Definitely worth noting is that this game comes with a Halo 3 Multiplayer disc. “What is this?” I pretend to hear you cry. It’s literally all of the Halo 3 mutliplayer maps, including custom games and forge. Basically, if you aren’t interested in playing Halo 3‘s campaign, buy this game. Because this game is so cheap now, you can get all the DLC for Halo 3 for about £1.50. That is insane.
Still, that’s not really focusing on Halo 3: ODST now is it? I just talked about a completely different game instead of reviewing this. So back to the subject at hand, how’s the shooting? Halo games pride themselves on being this original type of shooter, but it’s been done so much that it’s just the same old shooter now. I’ve got mixed feelings about the shooting in this game. It’s definitely solid shooting, I’m not going to deny that. This game is a fantastic shooter and it works very well as that. Basically, it’s as good as the previous games in the series, don’t worry about that.
What I don’t understand is why it doesn’t amount to anything. What does this game add to the series as a whole? It doesn’t improve on any elements of the core gameplay, the shooting. What does it honestly add to the shooting? Nothing, there aren’t any new weapons, they’ve actually taken a good chunk of weapons out. Most notably the battle rifle is missing, a real shame for those who like that weapon. Which is everyone.

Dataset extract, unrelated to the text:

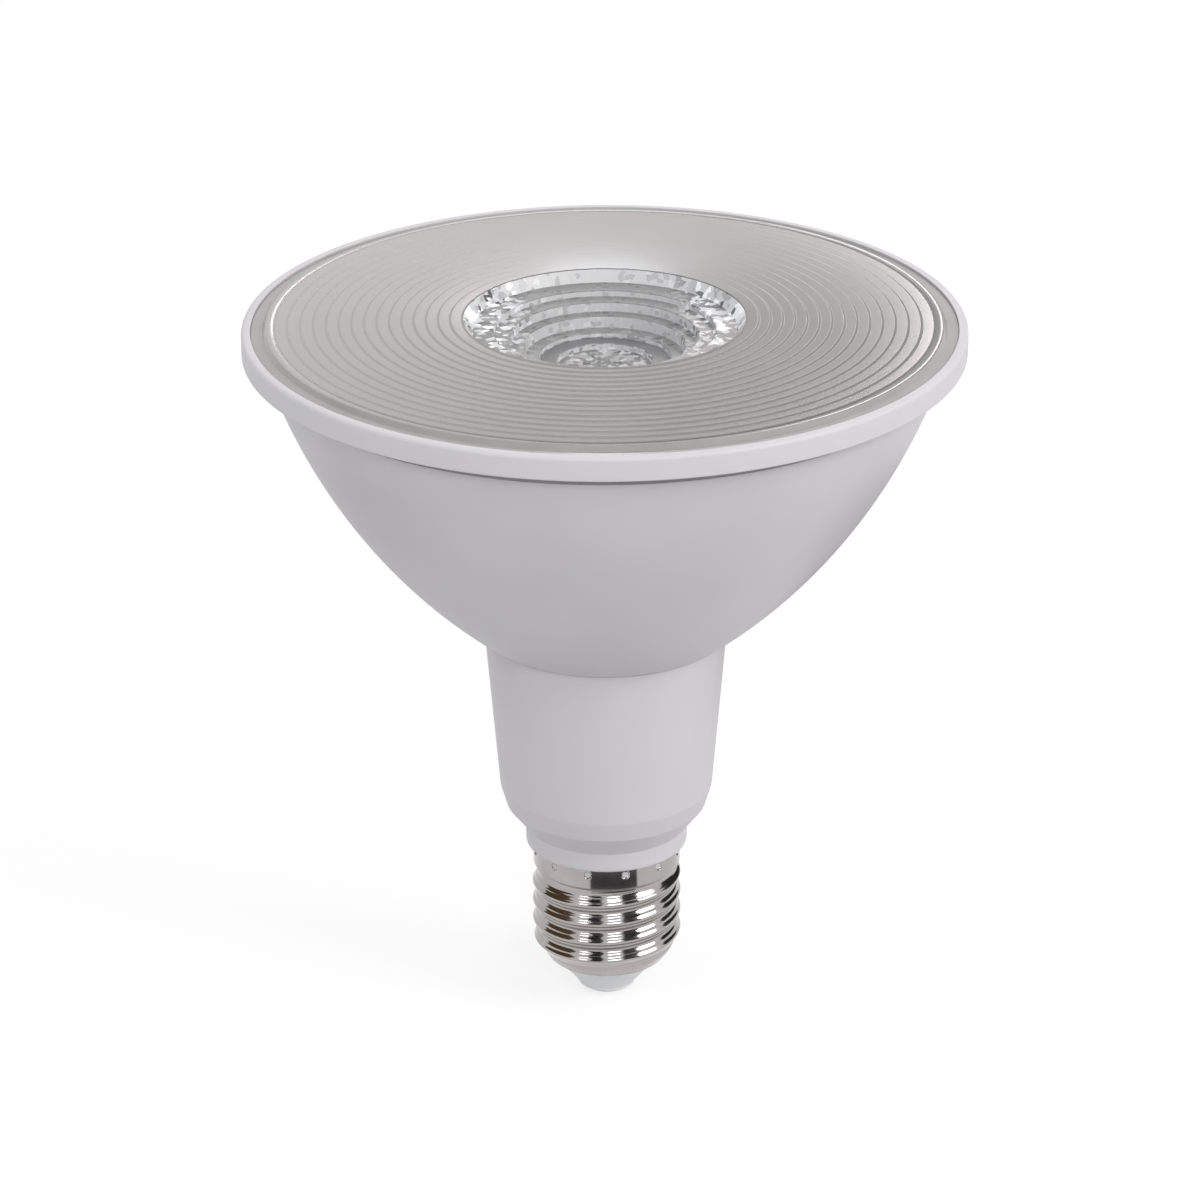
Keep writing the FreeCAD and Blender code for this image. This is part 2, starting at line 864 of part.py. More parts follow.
def make_optic_holder():
    foot, flank, top = optic_flank()
    centre, curve = circle_through(foot, flank, top)

    def bore(height):
        # The collimator's wall bulges away from the centre of its curve
        side = math.sqrt(curve**2 - (height - centre[1]) ** 2)
        return centre[0] + math.copysign(side, foot[0] - centre[0]) + holder_clearance

    head = led_board_top + holder_height
    foot_top = led_board_top + holder_foot_thickness
    clear = package_width / 2 * math.sqrt(2) + push_clearance
    return turned(
        (clear, led_board_top),
        (holder_foot_radius, led_board_top),
        (holder_foot_radius, foot_top),
        (bore(head) + holder_wall, foot_top),
        (bore(head) + holder_wall, head),
        (bore(head), head),
        (bore(optic_foot), optic_foot),
        (clear, optic_foot),
    )


def make_board_connector():
    """Two-pole connector on the light source board, which takes the leads from outside."""
    half_width, half_depth = connector_size[0] / 2, connector_size[1] / 2
    body = box(
        (-half_width, -connector_distance - half_depth, led_board_top),
        (half_width, -connector_distance + half_depth, led_board_top + connector_size[2]),
    )
    entry = -connector_distance - half_depth - cutter_reach
    holes = [
        rod((x, entry, lead_entry_height), lead_radius + push_clearance, half_depth + cutter_reach, (0, 1, 0))
        for x in (-led_lead_spacing / 2, led_lead_spacing / 2)
    ]
    return body.cut(holes)


def make_driver_board():
    tongue_top = pcb_bottom + tongue_length
    points = [
        (tongue_half_width, pcb_bottom),
        (tongue_half_width, tongue_top),
        (pcb_half_width, tongue_top + tongue_slope),
        (pcb_half_width, pcb_top),
    ]
    mirrored = [(-x, z) for x, z in reversed(points)]
    board = Part.Face(outline(*points, *mirrored)).extrude(Vector(0, pcb_thickness, 0))
    board.translate(Vector(0, pcb_back, 0))
    return board


def stand_on_board(shape, x, z):
    """Turn a shape that is modelled along +Z so that it stands on the front of the driver board."""
    shape.rotate(Vector(0, 0, 0), Vector(1, 0, 0), -90)
    shape.translate(Vector(x, pcb_front, z))
    return shape


def lying_can(place, radius, length):
    """A capacitor can that lies along the board, with the rolled groove near its lower end."""
    groove = can_groove
    can = turned(
        (0.0, 0.0),
        (radius - groove, 0.0),
        (radius, groove),
        (radius, 3 * groove),
        (radius - groove, 4 * groove),
        (radius, 5 * groove),
        (radius, length - groove),
        (radius - groove, length),
        (0.0, length),
    )
    can.translate(Vector(place[0], pcb_front + radius, pcb_bottom + place[1]))
    return can


def make_bulk_capacitor():
    return lying_can(bulk_place, bulk_radius, bulk_length)


def make_output_capacitor():
    return lying_can(output_place, output_radius, output_length)


def make_fuse_resistor():
    body = turned(
        (0.0, 0.0),
        (fuse_radius - fuse_round, 0.0),
        (fuse_radius, fuse_round),
        (fuse_radius, fuse_length - fuse_round),
        (fuse_radius - fuse_round, fuse_length),
        (0.0, fuse_length),
    )
    body.translate(Vector(fuse_place[0], pcb_front + fuse_radius, pcb_bottom + fuse_place[1]))
    return body


def make_surge_varistor():
    flat = varistor_radius - varistor_bulge
    disc = turned(
        (0.0, 0.0),
        (flat, 0.0),
        ((varistor_radius, varistor_thickness / 2), (flat, varistor_thickness)),
        (0.0, varistor_thickness),
    )
    return stand_on_board(disc, varistor_place[0], pcb_bottom + varistor_place[1])


def make_filter_capacitor():
    half_width, depth, half_height = filter_size[0] / 2, filter_size[1], filter_size[2] / 2
    x, z = filter_place[0], pcb_top - filter_place[1]
    block = box(
        (x - half_width, pcb_front, z - half_height),
        (x + half_width, pcb_front + depth, z + half_height),
    )
    return block.makeFillet(filter_round, [e for e in block.Edges if e.BoundBox.YLength > depth / 2])


def make_input_choke_core():
    drum = turned(
        (0.0, 0.0),
        (choke_radius, 0.0),
        (choke_radius, choke_flange),
        (choke_waist, choke_flange),
        (choke_waist, choke_height - choke_flange),
        (choke_radius, choke_height - choke_flange),
        (choke_radius, choke_height),
        (0.0, choke_height),
    )
    return stand_on_board(drum, choke_place[0], pcb_top - choke_place[1])


def make_input_choke_winding():
    inner = choke_waist + glue_clearance
    outer = choke_radius - choke_coil_margin
    low = choke_flange + glue_clearance
    high = choke_height - low
    coil = turned((inner, low), (outer, low), (outer, high), (inner, high))
    return stand_on_board(coil, choke_place[0], pcb_top - choke_place[1])


def core_block(x_low, x_high, low, high):
    """A block of the transformer's core, at its full depth."""
    return box((x_low, core_y - core_depth / 2, low), (x_high, core_y + core_depth / 2, high))


def core_half(low, high, back_low, back_high):
    """One E of the core: a back and three legs. The middle leg goes through the bobbin."""
    half = core_width / 2
    back = core_block(-half, half, back_low, back_high)
    legs = [
        core_block(-half, core_leg - half, low, high),
        core_block(-core_centre_leg / 2, core_centre_leg / 2, low, high),
        core_block(half - core_leg, half, low, high),
    ]
    return back.fuse(legs).removeSplitter()


def make_transformer_core_lower():
    low = core_middle - core_half_height
    return core_half(low, core_middle, low, low + core_back)


def make_transformer_core_upper():
    high = core_middle + core_half_height
    return core_half(core_middle, high, high - core_back, high)


def leg_tube(gap, wall, low, high):
    """A rectangular tube around the transformer's middle leg, a gap away from it."""
    x = core_centre_leg / 2 + gap
    y = core_depth / 2 + gap
    outer = box((-x - wall, core_y - y - wall, low), (x + wall, core_y + y + wall, high))
    return outer.cut(box((-x, core_y - y, low), (x, core_y + y, high)))


def make_transformer_bobbin():
    reach = core_half_height - core_back - glue_clearance
    low, high = core_middle - reach, core_middle + reach
    half_x = core_width / 2 - core_leg - glue_clearance
    hole_x = core_centre_leg / 2 + glue_clearance
    hole_y = core_depth / 2 + glue_clearance
    pieces = []
    for z in (low, high - bobbin_wall):
        flange = box((-half_x, pcb_front, z), (half_x, 2 * core_y - pcb_front, z + bobbin_wall))
        hole = box((-hole_x, core_y - hole_y, z), (hole_x, core_y + hole_y, z + bobbin_wall))
        pieces.append(flange.cut(hole))
    return leg_tube(glue_clearance, bobbin_wall, low, high).fuse(pieces).removeSplitter()


def make_transformer_winding():
    gap = bobbin_wall + 2 * glue_clearance
    reach = core_half_height - core_back - gap
    coil = leg_tube(gap, winding_build, core_middle - reach, core_middle + reach)
    middle_x = core_centre_leg / 2 + gap + winding_build / 2
    corners = [e for e in coil.Edges if e.BoundBox.ZLength > reach and abs(e.BoundBox.Center.x) > middle_x]
    return coil.makeFillet(winding_round, corners)


def behind_board(size, place):
    """A block on the back of the driver board, with its centre at a place on the board."""
    width, height, thickness = size
    x, z = place[0], pcb_bottom + place[1]
    return box(
        (x - width / 2, pcb_back - thickness, z - height / 2),
        (x + width / 2, pcb_back, z + height / 2),
    )


def make_bridge_rectifier():
    x, z = bridge_place
    reach = (bridge_size[1] + bridge_foot[1]) / 2
    feet = [
        behind_board(bridge_foot, (x + side * bridge_foot_pitch / 2, z + end * reach))
        for side in (-1, 1)
        for end in (-1, 1)
    ]
    return behind_board(bridge_size, bridge_place).fuse(feet)


def make_driver_chip():
    x, z = chip_place
    first = x - (chip_feet_a_side - 1) * chip_foot_pitch / 2
    reach = (chip_size[1] + chip_foot[1]) / 2
    feet = [
        behind_board(chip_foot, (first + i * chip_foot_pitch, z + end * reach))
        for i in range(chip_feet_a_side)
        for end in (-1, 1)
    ]
    return behind_board(chip_size, chip_place).fuse(feet)


def make_output_diode():
    x, z = diode_place
    feet = [
        behind_board(diode_foot, (x + side * (diode_size[0] + diode_foot[0]) / 2, z))
        for side in (-1, 1)
    ]
    return behind_board(diode_size, diode_place).fuse(feet)


def make_chip_resistors():
    return Part.makeCompound([behind_board(resistor_size, place) for place in resistor_places])


def make_chip_capacitors():
    return Part.makeCompound([behind_board(ceramic_size, place) for place in ceramic_places])


def make_live_lead():
    """From the front of the driver board's tongue down to the centre contact's pin."""
    y = pcb_front + lead_radius
    return lead(
        [
            (live_x, y, pcb_bottom + live_lap),
            (live_x, y, pcb_bottom - live_drop),
            (0.0, 0.0, contact_pin_top + live_knee),
            (0.0, 0.0, contact_pin_top),
        ],
        lead_bend,
    )


def make_neutral_lead():
    """From the driver board's tongue down, and out through the spigot's notch to the shell."""
    end = math.sqrt(spigot_radius**2 - (abs(neutral_y) + lead_radius) ** 2)
    return lead(
        [
            (neutral_x, neutral_y, pcb_bottom + neutral_lap),
            (neutral_x, neutral_y, neutral_height),
            (-end, neutral_y, neutral_height),
        ],
        lead_bend,
    )


def led_lead(side):
    """From the back of the driver board, out between two fins, up through the platform to the connector."""
    x = side * led_lead_spacing / 2
    y = pcb_back - lead_radius
    entry = led_lead_insert - connector_distance - connector_size[1] / 2
    return lead(
        [
            (x, y, pcb_top - led_lead_lap),
            (x, y, pcb_top + led_lead_rise),
            (x, -lead_hole_distance, pcb_top + led_lead_rise),
            (x, -lead_hole_distance, lead_entry_height),
            (x, entry, lead_entry_height),
        ],
        led_lead_bend,
    )


def make_led_lead_positive():
    return led_lead(1)


def make_led_lead_negative():
    return led_lead(-1)


makers = (
    make_front_ring,
    make_front_lens,
    make_lens_gasket,
    make_bowl_housing,
    make_neck_housing,
    make_screw_shell,
    make_cap_insulator,
    make_centre_contact,
    make_heat_sink,
    make_thermal_pad,
    make_led_board,
    make_board_screws,
    make_led_package,
    make_led_phosphor,
    make_optic_holder,
    make_board_connector,
    make_driver_board,
    make_fuse_resistor,
    make_surge_varistor,
    make_bulk_capacitor,
    make_output_capacitor,
    make_filter_capacitor,
    make_input_choke_core,
    make_input_choke_winding,
    make_transformer_core_lower,
    make_transformer_core_upper,
    make_transformer_bobbin,
    make_transformer_winding,
    make_bridge_rectifier,
    make_driver_chip,
    make_output_diode,
    make_chip_resistors,
    make_chip_capacitors,
    make_live_lead,
    make_neutral_lead,
    make_led_lead_positive,
    make_led_lead_negative,
)

os.makedirs("parts", exist_ok=True)
for maker in makers:
    node = maker.__name__.replace("make_", "", 1)
    maker().exportStep(f"parts/{node}.step")
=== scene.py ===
import json
import math

import bpy
import numpy as np
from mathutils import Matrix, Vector


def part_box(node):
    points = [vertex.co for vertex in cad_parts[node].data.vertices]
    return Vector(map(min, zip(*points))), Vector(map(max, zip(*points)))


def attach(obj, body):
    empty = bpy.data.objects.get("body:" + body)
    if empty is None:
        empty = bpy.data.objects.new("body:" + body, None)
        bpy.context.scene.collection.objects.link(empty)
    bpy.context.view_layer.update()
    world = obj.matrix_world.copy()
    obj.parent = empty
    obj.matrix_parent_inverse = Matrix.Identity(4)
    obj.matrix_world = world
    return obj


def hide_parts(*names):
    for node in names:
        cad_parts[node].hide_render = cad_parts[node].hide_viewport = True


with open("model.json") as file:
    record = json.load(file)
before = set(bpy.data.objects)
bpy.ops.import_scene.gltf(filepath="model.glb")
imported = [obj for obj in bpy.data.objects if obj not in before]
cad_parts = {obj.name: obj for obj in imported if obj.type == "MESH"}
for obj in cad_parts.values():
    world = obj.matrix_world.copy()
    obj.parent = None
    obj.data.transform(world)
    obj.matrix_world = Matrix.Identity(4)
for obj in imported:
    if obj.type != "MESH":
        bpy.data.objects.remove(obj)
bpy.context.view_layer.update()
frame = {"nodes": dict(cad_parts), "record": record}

MM = 0.001


def low(node):
    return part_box(node)[0] / MM


def high(node):
    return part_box(node)[1] / MM


# Sizes that the frame gives, in millimetres
rim_radius = high("front_ring").x
rim_top = high("front_ring").z
ring_bottom = low("front_ring").z
lens_face = high("front_lens").z
flange_radius = high("front_lens").x
optic_foot = low("front_lens").z
bowl_bottom = low("bowl_housing").z
seat_height = high("bowl_housing").z
neck_radius = high("neck_housing").x
spigot_bottom = low("neck_housing").z
socket_top = high("neck_housing").z
shell_foot = low("screw_shell").z
skirt_top = high("screw_shell").z
thread_crest = high("screw_shell").x

# Walls and edges, in millimetres
wall = 1.6
clearance = 0.15
ring_wall = 1.1
ring_lip_width = 1.55
ring_lip_thickness = 0.9
lens_thickness = 2.8
lens_skirt_width = 4.5
lip_bore = rim_radius - ring_lip_width
lip_underside = rim_top - ring_lip_thickness
lens_radius = lip_bore - clearance

# Meshes: parts of a turn, the angle that looks sharp, and the share of an edge that a rounding may take
segments = 320
sharp_angle = math.radians(38)
rounding_limit = 0.48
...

But if you’re a lore junkie like me, this game is well worth playing. I can’t say I’m up to date with the lore of Halo, but what I can say is that this game keeps in line with the lore. Not only does it keep in line with the lore but it also expands on it too. Fantastic work as usual by Bungie to please the fans. Still, to keep it in line with the Halo lore, it hinders itself in being nothing more than a game that slots in between Halo 2 and Halo 3. That’s not a bad thing, it just limits what the game can do.
Actually, I lied a bit, this game does add something new that we’ve never seen before. Firefight was basically just survival mode from Left 4 Dead but with Halo enemies, not zombies. Surprisingly, it works extremely well and it’s a hell of a lot of fun with friends. Not only that, but it encourages players to play the campaign, as that’s how you unlock more maps for firefight. I thought that was a brilliant way of coordinating both the campaign and multiplayer, by involving the two.
Firefight is my cup of tea to be fair. Especially when you can’t just sit in one place and expect to win the entire match. They’re lengthy games, with each round tougher than the last. Simple formula, executed perfectly.
A bit of a nod to the older games in the series was the inclusion of health packs. I thought this was a nice throwback to previous instalments and it was great to see health packs in a shooter again. Your shields regenerate, but you need to be constantly on the look out for health packs. Surprisingly there aren’t too many, either that or my eyesight is going.
Oh Christ, I forgot to mention the graphics. Yes, all good on the graphical front. Looks great, sounds great and so on. Actually, the lack of exciting music is headache inducing when in the Mombassa Streets. Walking about with no music is an ear sore for all the wrong reasons. Graphically, the game looks grand, it really utilises the Xbox 360 and makes the game look gorgeous.
And of course, a moderately easy thousand gamerscore. You really just have to finish the game on legendary (no problem for those used to the series.) and collect some audio files. On top of that you have to do the Vidmaster achievements, they’re always fun. Oh, and a couple of little things to go along with that too.
But it’s not all peachy, it never is. Now it’s time to take a look at the downsides to this game. We’ve actually already seen a number of the downsides, but there are a couple that I want to go more in depth with.
The main problem I had with the game is the main character. Rookie is a bland, faceless character that we never see again after this game. It’s not much of a spoiler, but he’s killed off in the comics. Now, I don’t read comics, and had to google this to find out, so as far as everyone else is aware, he’s still alive. But in this game I’m pretty sure he’s brain dead, he never says much, if anything at all. He never takes his helmet off so we never get a face to the name. I know Master Chief didn’t take his helmet off but at least we had him for more than one game.
To top it all off, what I found weird was that I lost connection from the campaign because I disconnected from Xbox Live. I was playing single player, so it seems that this game actually has an always online policy of some sort. I got kicked out of the campaign for disconnecting from Xbox Live. Arguably, that is my fault, but Xbox Live on the Xbox 360 keeps going down with no fix in sight. So right, now you’ve got no chance of actually playing this game.
Halo 3: ODST manages to just paddle around in the mediocre section for the longest amount of time. If it weren’t for the multiplayer disc you get with this game I’d suggest renting the game or something equivalent. I mean, to be fair, the game is only a couple of quid now. There isn’t anything awful in the game, but at the same time there’s nothing good either.